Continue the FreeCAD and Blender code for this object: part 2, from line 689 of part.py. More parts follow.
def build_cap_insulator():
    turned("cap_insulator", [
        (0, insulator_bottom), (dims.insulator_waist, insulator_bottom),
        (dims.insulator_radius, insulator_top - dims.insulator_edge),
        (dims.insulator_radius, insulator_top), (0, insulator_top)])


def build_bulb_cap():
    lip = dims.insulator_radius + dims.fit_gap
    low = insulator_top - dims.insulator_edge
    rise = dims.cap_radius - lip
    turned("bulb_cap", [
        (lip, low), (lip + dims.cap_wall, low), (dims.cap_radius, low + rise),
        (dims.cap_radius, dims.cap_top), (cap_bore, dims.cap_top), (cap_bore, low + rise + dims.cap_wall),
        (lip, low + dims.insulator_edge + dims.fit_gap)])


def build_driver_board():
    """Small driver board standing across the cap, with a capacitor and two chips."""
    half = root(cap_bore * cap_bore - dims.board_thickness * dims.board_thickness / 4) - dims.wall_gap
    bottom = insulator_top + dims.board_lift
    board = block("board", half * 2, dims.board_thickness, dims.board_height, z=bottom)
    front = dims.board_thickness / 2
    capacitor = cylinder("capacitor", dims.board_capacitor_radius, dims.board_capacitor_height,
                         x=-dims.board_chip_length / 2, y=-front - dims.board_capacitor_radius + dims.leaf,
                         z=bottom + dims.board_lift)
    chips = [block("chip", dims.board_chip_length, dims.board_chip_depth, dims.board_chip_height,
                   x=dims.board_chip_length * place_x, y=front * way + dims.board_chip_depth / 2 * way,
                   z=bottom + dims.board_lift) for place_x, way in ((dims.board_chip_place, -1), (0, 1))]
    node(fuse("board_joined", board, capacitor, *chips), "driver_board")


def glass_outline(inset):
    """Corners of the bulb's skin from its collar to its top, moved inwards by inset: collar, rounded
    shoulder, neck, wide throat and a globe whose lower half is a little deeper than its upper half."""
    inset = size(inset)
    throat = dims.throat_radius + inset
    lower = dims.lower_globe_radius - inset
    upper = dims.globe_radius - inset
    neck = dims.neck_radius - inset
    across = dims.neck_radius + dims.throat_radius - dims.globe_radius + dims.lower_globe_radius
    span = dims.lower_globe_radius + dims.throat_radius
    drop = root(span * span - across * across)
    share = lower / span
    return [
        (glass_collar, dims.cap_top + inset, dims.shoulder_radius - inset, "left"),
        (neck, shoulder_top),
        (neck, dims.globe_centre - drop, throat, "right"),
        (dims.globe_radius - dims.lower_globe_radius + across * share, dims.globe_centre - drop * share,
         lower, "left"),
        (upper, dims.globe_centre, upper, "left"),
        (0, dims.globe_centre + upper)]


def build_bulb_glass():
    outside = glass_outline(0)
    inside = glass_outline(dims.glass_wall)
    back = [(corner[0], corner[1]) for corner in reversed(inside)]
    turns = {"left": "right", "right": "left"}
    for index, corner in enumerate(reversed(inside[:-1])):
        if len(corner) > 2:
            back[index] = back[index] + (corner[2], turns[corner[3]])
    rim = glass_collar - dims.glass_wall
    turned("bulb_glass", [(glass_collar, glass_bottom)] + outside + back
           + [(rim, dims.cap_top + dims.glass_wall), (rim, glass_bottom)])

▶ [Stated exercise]
Give an exact repetition of all the material.

▶ [Complete answer]
Continue the FreeCAD and Blender code for this object: part 2, from line 689 of part.py. More parts follow.
def build_cap_insulator():
    turned("cap_insulator", [
        (0, insulator_bottom), (dims.insulator_waist, insulator_bottom),
        (dims.insulator_radius, insulator_top - dims.insulator_edge),
        (dims.insulator_radius, insulator_top), (0, insulator_top)])


def build_bulb_cap():
    lip = dims.insulator_radius + dims.fit_gap
    low = insulator_top - dims.insulator_edge
    rise = dims.cap_radius - lip
    turned("bulb_cap", [
        (lip, low), (lip + dims.cap_wall, low), (dims.cap_radius, low + rise),
        (dims.cap_radius, dims.cap_top), (cap_bore, dims.cap_top), (cap_bore, low + rise + dims.cap_wall),
        (lip, low + dims.insulator_edge + dims.fit_gap)])


def build_driver_board():
    """Small driver board standing across the cap, with a capacitor and two chips."""
    half = root(cap_bore * cap_bore - dims.board_thickness * dims.board_thickness / 4) - dims.wall_gap
    bottom = insulator_top + dims.board_lift
    board = block("board", half * 2, dims.board_thickness, dims.board_height, z=bottom)
    front = dims.board_thickness / 2
    capacitor = cylinder("capacitor", dims.board_capacitor_radius, dims.board_capacitor_height,
                         x=-dims.board_chip_length / 2, y=-front - dims.board_capacitor_radius + dims.leaf,
                         z=bottom + dims.board_lift)
    chips = [block("chip", dims.board_chip_length, dims.board_chip_depth, dims.board_chip_height,
                   x=dims.board_chip_length * place_x, y=front * way + dims.board_chip_depth / 2 * way,
                   z=bottom + dims.board_lift) for place_x, way in ((dims.board_chip_place, -1), (0, 1))]
    node(fuse("board_joined", board, capacitor, *chips), "driver_board")


def glass_outline(inset):
    """Corners of the bulb's skin from its collar to its top, moved inwards by inset: collar, rounded
    shoulder, neck, wide throat and a globe whose lower half is a little deeper than its upper half."""
    inset = size(inset)
    throat = dims.throat_radius + inset
    lower = dims.lower_globe_radius - inset
    upper = dims.globe_radius - inset
    neck = dims.neck_radius - inset
    across = dims.neck_radius + dims.throat_radius - dims.globe_radius + dims.lower_globe_radius
    span = dims.lower_globe_radius + dims.throat_radius
    drop = root(span * span - across * across)
    share = lower / span
    return [
        (glass_collar, dims.cap_top + inset, dims.shoulder_radius - inset, "left"),
        (neck, shoulder_top),
        (neck, dims.globe_centre - drop, throat, "right"),
        (dims.globe_radius - dims.lower_globe_radius + across * share, dims.globe_centre - drop * share,
         lower, "left"),
        (upper, dims.globe_centre, upper, "left"),
        (0, dims.globe_centre + upper)]


def build_bulb_glass():
    outside = glass_outline(0)
    inside = glass_outline(dims.glass_wall)
    back = [(corner[0], corner[1]) for corner in reversed(inside)]
    turns = {"left": "right", "right": "left"}
    for index, corner in enumerate(reversed(inside[:-1])):
        if len(corner) > 2:
            back[index] = back[index] + (corner[2], turns[corner[3]])
    rim = glass_collar - dims.glass_wall
    turned("bulb_glass", [(glass_collar, glass_bottom)] + outside + back
           + [(rim, dims.cap_top + dims.glass_wall), (rim, glass_bottom)])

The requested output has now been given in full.